The author thanks the anonymous reviewer for their recommendations that have made this article better in terms of problem-focus and coherence of thought.
Gross domestic product (GDP) is defined as “the final value of the goods and services produced within the geographic boundaries of a country during a specified period of time, normally a year” (Economic Times 2017). The metric was formulated by the 1971 Economics Nobel Laureate Simon Kuznets in an attempt to develop a tool which would aid policymaking in tackling the unprecedented social crisis called the Great Depression in the 1930s. The idea of societal upliftment was embedded in the conceptualisation of the GDP from its inception (Wolverson 2013). However, well-being (the essence of better individual life) seems to be a mirage we chase in the desert of economic progress, which we measure solely by the magic metric called GDP.

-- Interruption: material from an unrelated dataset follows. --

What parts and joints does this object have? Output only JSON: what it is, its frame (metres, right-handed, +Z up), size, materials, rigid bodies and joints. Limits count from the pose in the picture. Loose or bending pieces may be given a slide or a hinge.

A wide body of research elucidates and emphasises upon the limited understanding of well-being provided by GDP and suggests that the way out of this conservative (and flawed) thinking is to rely less on GDP and devise alternative metrics (Fox 2012; Kumar 2009). Constructs vital to welfare estimation and not captured by the GDP (but which might be associated to it, for example, the Human Development Index calculated by the United Nations is strongly correlated to GDP), are happiness, sustainability, health and education levels, leisure, women’s contribution to the household, pollution and “defensive expenditure” (Kramp 2010). Moreover, GDP’s formulaic procedure of counting production has also been contested strictly, and experts have pointed out the detrimental effects of the aberrations this leads to (Credit Suisse 2018b; Ivković and Strossmayer 2016).